# What a catch!!!



## rondv (Oct 15, 2012)

Okay, I'll quit with the KF but I wanted you guys to see her actually make a catch. How cool is she!!

Up from the water about to lift off.


----------



## pdsniper (Oct 16, 2012)

Oh wow now that is a cool picture


----------



## rip18 (Oct 16, 2012)

She is pretty dog-gone cool!  Neat shot!  Thanks for sharing!


----------



## Hoss (Oct 16, 2012)

Beautiful action shot.  Definitely cool.

Hoss


----------



## GAJoe (Oct 16, 2012)

rondv said:


> Okay, I'll quit with the KF .......



Don't you dare!
I enjoy everyone of them!


----------



## Meriwether_Stalker22 (Oct 16, 2012)

Incredible shots........really nice...


----------



## gregg dudley (Oct 17, 2012)

Please DO NOT stop with the kingfisher pics!

Awesome!


----------



## slip (Oct 17, 2012)

gregg dudley said:


> Please DO NOT stop with the kingfisher pics!
> 
> Awesome!



X2


----------



## cornpile (Oct 18, 2012)

My favorite,great action shot


----------



## Michael F. Gray (Oct 18, 2012)

Great eye & photos


----------



## Nicodemus (Oct 18, 2012)

Great picture!


----------



## carver (Oct 18, 2012)

Have to be quick,nice shot


----------



## hilljack13 (Oct 19, 2012)

What an awesome shot.
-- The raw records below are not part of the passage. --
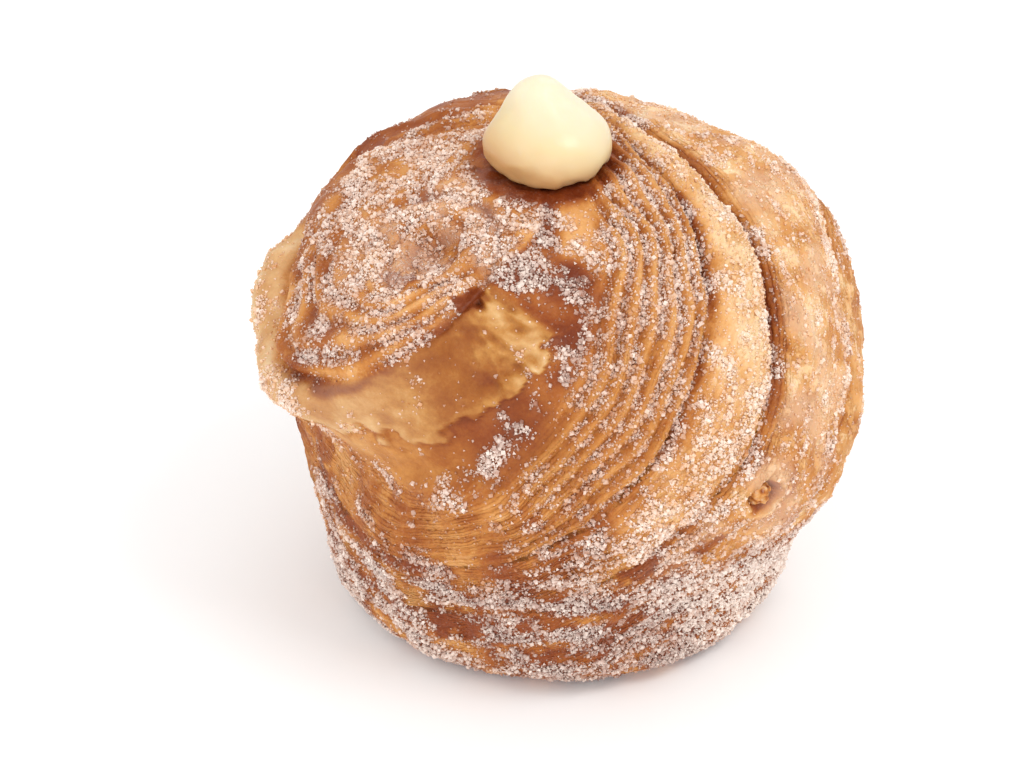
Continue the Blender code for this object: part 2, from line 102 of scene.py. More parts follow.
EDGE_CUT, EDGE_CUT_WIDTH, EDGE_CUT_SPAN = 1.4, 0.16, (148, 162, 222, 240)
UNDERCUT, UNDERCUT_BELOW, UNDERCUT_WIDTH, UNDERCUT_SPAN = 4.4, 12, 11, (172, 200, 232, 262)
SIDE_HOLLOW, SIDE_HOLLOW_AT, SIDE_HOLLOW_WIDTH, SIDE_HOLLOW_SPAN = 1.7, 96, 11, (310, 340, 365, 390)

# The outer turn bulges unevenly round the right side: (beta, height).
OUTER_BULGE = ((60, 0), (42, -0.3), (28, 1.4), (15, 0.9), (3, 0), (350, 0), (340, 0.8), (329, 1.4),
               (321, 0.6), (311, -0.5), (298, -0.8), (280, -0.3), (250, 0), (150, 0))
OUTER_BULGE_AT, OUTER_BULGE_WIDTH = 112, 22

# Leaves: the edges of the dough layers run along each turn of the coil as ridges.
LEAVES = 10
LEAF_WAVER, LEAF_WAVER_LENGTH = 0.16, 16
BUNCH_AT, BUNCH_WIDTH = 40, 260
FAN_END, OUTER_LEAF_SHARE = 60, 0.3
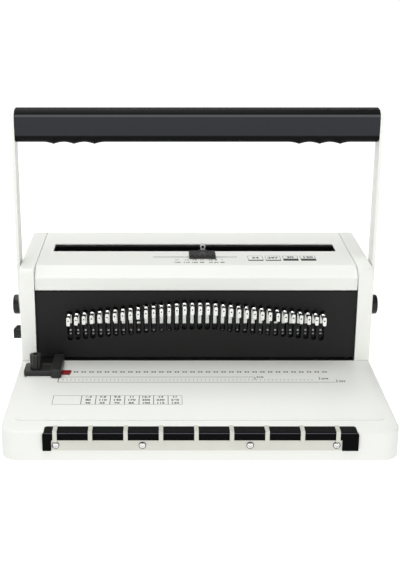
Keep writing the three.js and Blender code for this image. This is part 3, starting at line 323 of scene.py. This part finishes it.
def noise_node(tree, scale, detail, stretch=(1, 1, 1)):
    place = tree.nodes.new("ShaderNodeTexCoord")
    mapping = tree.nodes.new("ShaderNodeMapping")
    mapping.inputs["Scale"].default_value = stretch
    noise = tree.nodes.new("ShaderNodeTexNoise")
    noise.inputs["Scale"].default_value = scale
    noise.inputs["Detail"].default_value = detail
    tree.links.new(place.outputs["Object"], mapping.inputs["Vector"])
    tree.links.new(mapping.outputs["Vector"], noise.inputs["Vector"])
    return noise.outputs["Fac"]


def ramp(tree, value, start, end, low=0, high=1):
    """Map a value between start and end to a range from low to high."""
    node = tree.nodes.new("ShaderNodeMapRange")
    for socket, number in (("From Min", start), ("From Max", end), ("To Min", low), ("To Max", high)):
        node.inputs[socket].default_value = number
    tree.links.new(value, node.inputs["Value"])
    return node.outputs["Result"]


def product(tree, first, second):
    node = tree.nodes.new("ShaderNodeMath")
    node.operation = "MULTIPLY"
    for index, factor in enumerate((first, second)):
        tree.links.new(factor, node.inputs[index])
    return node.outputs["Value"]


def axes(tree, kind):
    """The X, Y and Z of a texture coordinate."""
    place = tree.nodes.new("ShaderNodeTexCoord")
    split = tree.nodes.new("ShaderNodeSeparateXYZ")
    tree.links.new(place.outputs[kind], split.inputs["Vector"])
    return split.outputs


def tint(tree, factor, color, shader):
    """Mix a colour in by a factor, and return the socket of the colour below it."""
    mix = tree.nodes.new("ShaderNodeMix")
    mix.data_type = "RGBA"
    mix.inputs["B"].default_value = (*color, 1)
    tree.links.new(factor, mix.inputs["Factor"])
    tree.links.new(mix.outputs["Result"], shader.inputs["Base Color"])
    return mix.inputs["A"]


def bump(tree, factor, height, shader):
    node = tree.nodes.new("ShaderNodeBump")
    node.inputs["Strength"].default_value = 1
    node.inputs["Distance"].default_value = height
    tree.links.new(factor, node.inputs["Height"])
    tree.links.new(node.outputs["Normal"], shader.inputs["Normal"])


def surface(name, color, roughness, spread=0.04, metallic=0.0, specular=0.5, grain=900,
            height=0.02 * MM, stretch=(1, 1, 1), tone=0.05, blotch=25):
    """A finish with grain in its bump and roughness, and a slow change of tone."""
    material, shader = new_material(name, color, roughness, metallic, specular)
    tree = material.node_tree
    patches = noise_node(tree, blotch, PATCH_DETAIL)
    dark = [part * (1 - tone) for part in color]
    light = [min(1, part * (1 + tone)) for part in color]
    tint(tree, patches, light, shader).default_value = (*dark, 1)
    fine = noise_node(tree, grain, GRAIN_DETAIL, stretch)
    rough = ramp(tree, fine, NOISE_LOW, NOISE_HIGH, roughness - spread, roughness + spread)
    tree.links.new(rough, shader.inputs["Roughness"])
    bump(tree, fine, height, shader)
    return material


finishes = {
    "white_paint": surface("powder_white", (0.805, 0.815, 0.775), 0.42, tone=0.012, height=0.015 * MM,
                           specular=0.35),
    "black_panel": surface("panel_black", (0.0065, 0.0065, 0.0067), 0.5, tone=0.15, specular=0.25),
    "black_plastic": surface("plastic_black", (0.002, 0.002, 0.0022), 0.36, tone=0.1, grain=1400,
                             specular=0.04),
    "grip_plastic": surface("grip_black", (0.0045, 0.0045, 0.0048), 0.42, tone=0.1, grain=1100,
                            height=0.05 * MM, blotch=9, specular=0.06),
    "foot_rubber": surface("foot_rubber", (0.01, 0.01, 0.01), 0.8, tone=0.15, grain=500,
                           height=0.04 * MM),
    "steel": surface("steel_brushed", (0.66, 0.66, 0.61), 0.36, metallic=1, spread=0.1, grain=500,
                     stretch=(0.02, 1, 1), height=0.01 * MM, tone=0.1, blotch=40),
    "arm_screws": surface("screw_polish", (0.75, 0.75, 0.74), 0.2, metallic=1, grain=300,
                          height=0.004 * MM),
    "dark_steel": surface("steel_dark", (0.03, 0.03, 0.032), 0.5, metallic=0.7, spread=0.08, grain=400,
                          stretch=(0.05, 1, 1), height=0.01 * MM, tone=0.2, specular=0.3),
    "bright_keys": surface("nickel_bright", (0.93, 0.93, 0.9), 0.24, metallic=1, spread=0.06, grain=800,
                           height=0.004 * MM, tone=0.03),
    "red_plastic": surface("plastic_red", (0.24, 0.008, 0.013), 0.38, tone=0.08, grain=900,
                           specular=0.3),
}


def color_band(material, color, low, high, edge):
    """Give a finish another colour between two heights of its own piece."""
    tree = material.node_tree
    shader = tree.nodes["Principled BSDF"]
    present = shader.inputs["Base Color"].links[0].from_socket
    level = axes(tree, "Object")["Z"]
    inside = product(tree, ramp(tree, level, low, low + edge), ramp(tree, level, high, high - edge))
    tree.links.new(present, tint(tree, inside, color, shader))


# Painted light on the grip: the band between these heights is painted paler for the light it catches,
# and a painted highlight runs along the band's upper edge
band_top = GRIP_HIGH.z - GRIP_BAND_HIGH
for color, bottom in ((GRIP_PAINTED_LIGHT_COLOR, GRIP_LOW.z + GRIP_BAND_LOW),
                      (GRIP_PAINTED_HIGHLIGHT_COLOR, band_top - GRIP_PAINTED_HIGHLIGHT_HEIGHT)):
    color_band(finishes["grip_plastic"], color, bottom, band_top, GRIP_BAND_EDGE)

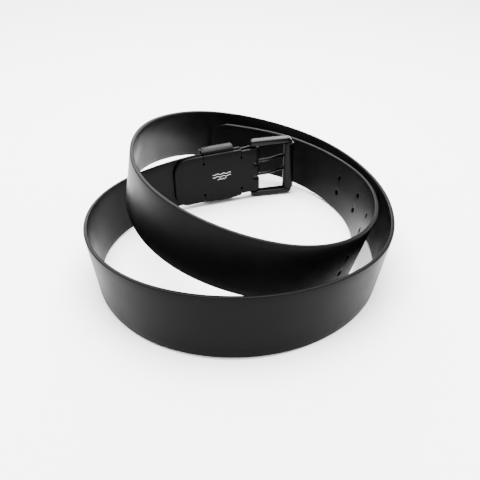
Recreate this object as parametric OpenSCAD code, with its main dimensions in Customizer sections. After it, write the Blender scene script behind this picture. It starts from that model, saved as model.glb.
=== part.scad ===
// Dive weight belt: a moulded rubber strap with a two-prong roller buckle,
// lying coiled twice on the floor. Millimetres, +Z up, the floor at z = 0,
// the origin on the floor under the middle of the coil.

/* [Strap] */
// Width of the strap
strap_w = 50; // [48:0.5:51]
// Thickness of the strap
strap_t = 3.2; // [2.8:0.1:3.4]
// Radius of the corners of the strap's tip
tip_r = 16; // [8:1:24]
// Rings that the strap is swept through, for each station of its route
rings_per_station = 7; // [5:1:9]

/* [Adjustment holes] */
// Diameter of each adjustment hole
hole_d = 5; // [4:0.5:6]
// Distance between the two rows of holes, and between the two prongs
row_gap = 15; // [14:0.5:16]
// Number of pairs of holes
hole_pairs = 5; // [1:1:5]

/* [Folded end] */
// Length of the flap, from the heel bar to its rounded end
flap_l = 84; // [80:1:86]
// Radius of the flap's corners
flap_corner_r = 14; // [8:1:20]
// Length of the keeper's pocket between the relief slits
pocket_l = 39; // [36:1:42]
// Width of the narrow neck, between the near slits and the heel bar
neck_w = 47; // [46:0.5:48]
// Diameter of the relief hole at the end of each slit
relief_d = 2.4; // [2:0.2:3]

/* [Keeper] */
// Width of the keeper along the strap
keeper_w = 32; // [28:1:33]
// Thickness of the keeper's wall
keeper_t = 2; // [1.8:0.1:2.1]
// Room in the keeper behind the strap, for the tail
tail_room = 5.4; // [5:0.2:6.4]

/* [Buckle] */
// Length from the heel bar to the roller
buckle_l = 36; // [34:1:38]
// Height of each rail of the frame
rail_h = 5.5; // [5:0.5:6.5]
// Depth of the frame, through the buckle
frame_depth = 8.5; // [7.5:0.5:9]
// Diameter of the heel bar
heel_bar_d = 5; // [4.8:0.1:5.2]
// Diameter of the roller
roller_d = 11; // [10:0.5:11]
// Diameter of each prong
prong_d = 3.4; // [3:0.1:3.6]

/* [Hidden] */
$fn = 48;

rubber_colour = [0.07, 0.07, 0.08];
keeper_colour = [0.12, 0.12, 0.13];
metal_colour = [0.2, 0.2, 0.22];
roller_colour = [0.3, 0.3, 0.32];

// Route of the middle of the strap: x, y, height, and lean outwards in degrees.
// The strap follows a smooth B-spline drawn by these stations.
stations = [
    // The tip and the inner turn, standing inside the outer one
    [-30, 133, 40, -6], [53, 125, 31, -6], [104, 59, 25, 6], [115, -2, 25, 19],
    // The inner turn climbs over the front to the left
    [94, -85, 33, 16], [38, -132, 46, 7], [-39, -118, 64, -5], [-87, -64, 76, -4],
    // Highest on the left, where it lies across the end that holds the buckle
    [-96, 13, 81, -14], [-74, 75, 72, -18], [-35, 146, 49, -16], [34, 162, 28, 24],
    // The outer turn, standing on the floor from the back right round to the left
    [88, 113, 25, 13], [117, 45, 25, 12], [126, -26, 26, 9], [109, -97, 25, 12],
    [61, -142, 25, 1], [2, -162, 27, -5], [-61, -149, 26, -1], [-109, -103, 25, 8],
    [-128, -37, 25, 8], [-109, 24, 27, 0],
    // Under the raised turn and straight on to the heel bar
    [-51, 66, 30, -2], [-19, 78, 31, -2], [13, 90, 32, -2]
];
last = len(stations) - 1;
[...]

Great work!


----------



## OneCrazyGeek (Oct 20, 2012)

Your shots make me want to  put my cheap camera in the closet
and never take another pic.

Awesome shots.


----------



## Deadringer (Nov 19, 2012)

Great picture!  How do you capture a photo like that???


----------



## Lee Woodie (Nov 20, 2012)

Great capture Ron how many minnows did it take to train that fisher


----------